For \(f(x) = x - \cos(x)\) on \([-10, 10]\): \(f(-10) \approx -10.84\) (negative) and \(f(10) \approx 10.84\) (positive), so the root is bracketed. Halving repeatedly converges to \(x \approx 0.7390851332151607\), the famous Dottie number where \(x = \cos x\), with \(f(x)\) effectively zero.

How to Do the Bisection Method by Hand

The bisection method finds a root of \(f(x)=0\) by repeatedly halving an interval that is known to contain a root. It relies on the Intermediate Value Theorem: if \(f\) is continuous on \([a,b]\) and \(f(a)\) and \(f(b)\) have opposite signs, a root must lie between them.

1. Verify the bracket. Confirm that \(f(a)\cdot f(b)<0\). If the product is positive, the interval is not guaranteed to contain a root — pick a different \([a,b]\).
2. Compute the midpoint. \(m=\dfrac{a+b}{2}\).
3. Evaluate the function. Find \(f(m)\). If \(f(m)=0\) (or is within tolerance), \(m\) is the root and you stop.
4. Replace an endpoint by sign. If \(f(a)\cdot f(m)<0\), the root is in \([a,m]\), so set \(b\leftarrow m\). Otherwise the root is in \([m,b]\), so set \(a\leftarrow m\).
5. Repeat steps 2–4 until \(|b-a|<\text{tol}\) or \(|f(m)|<\text{tol}\), or until you reach the maximum iteration count.

Example: \(f(x)=x^{3}-x-2\) on \([1,2]\). Check: \(f(1)=-2\), \(f(2)=4\), product \(<0\) — the bracket is valid.

After more iterations the interval closes on the true root 1.521380, which is also the only real root of the cubic \(x^{3}-x-2=0\) found by a 1.521380 direct solver.

Iterations vs. Tolerance and Bracket Width

Each bisection step halves the interval, so after \(n\) iterations the bracket width is \((b-a)/2^{\,n}\). To reach a tolerance \(\text{tol}\) on the location of the root you need approximately

The count grows only with the logarithm of the precision, so even very tight tolerances require relatively few steps. The table shows the rounded-up iteration count for several combinations.

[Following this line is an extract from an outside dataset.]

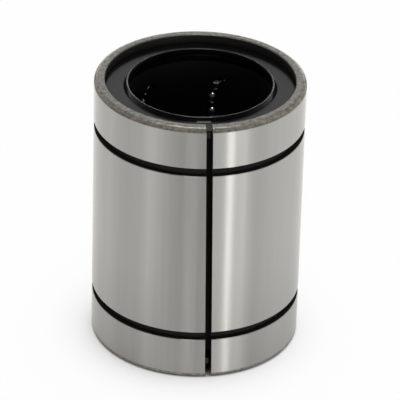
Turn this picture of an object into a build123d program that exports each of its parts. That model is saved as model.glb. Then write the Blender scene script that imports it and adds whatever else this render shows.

For example, a width-20 bracket refined to \(10^{-6}\) needs \(\lceil\log_2(20/10^{-6})\rceil=\lceil 24.25\rceil=\) 25 iterations, and a width-1 bracket to \(10^{-10}\) needs \(\lceil 33.22\rceil=\) 34. Halving the starting width saves exactly one iteration; squaring the precision (one extra decimal) costs about 3.3 iterations.

Key Terms

• Root. A value \(x^{*}\) where the function is zero, \(f(x^{*})=0\); also called a zero or solution of the equation.
• Bracket / interval \([a,b]\). A pair of endpoints believed to enclose a root. For bisection it must satisfy the sign-change condition.
• Sign change. The condition \(f(a)\cdot f(b)<0\), meaning \(f\) takes opposite signs at the endpoints. For a continuous \(f\) this guarantees at least one root in between (Intermediate Value Theorem).
• Midpoint. The center of the current interval, \(m=(a+b)/2\); each step tests this point and discards the half that cannot contain the root.
• Tolerance. The accuracy target that stops the iteration, applied either to the interval width \(|b-a|\) or the residual \(|f(m)|\).
• Convergence (linear). Bisection converges linearly: the error is roughly halved each step (error \(\le (b-a)/2^{n}\)), giving steady but not accelerating progress — about one extra correct binary digit per iteration.
• Iteration. One full cycle of computing the midpoint, evaluating the function, and updating an endpoint. The iteration count is capped by the maximum-iterations setting.

FAQ

Why do I get a "no sign change" error? Bisection needs \(f(a)\) and \(f(b)\) to have opposite signs. Adjust a and b until they straddle the root.

Can it find more than one root? No — it returns a single root inside the bracket and cannot detect roots where the curve only touches the axis without crossing.

Why is it slower than Newton's method? Bisection converges linearly, gaining about one binary digit per step, while Newton converges quadratically. Bisection is often used to get a safe starting point that faster methods then refine.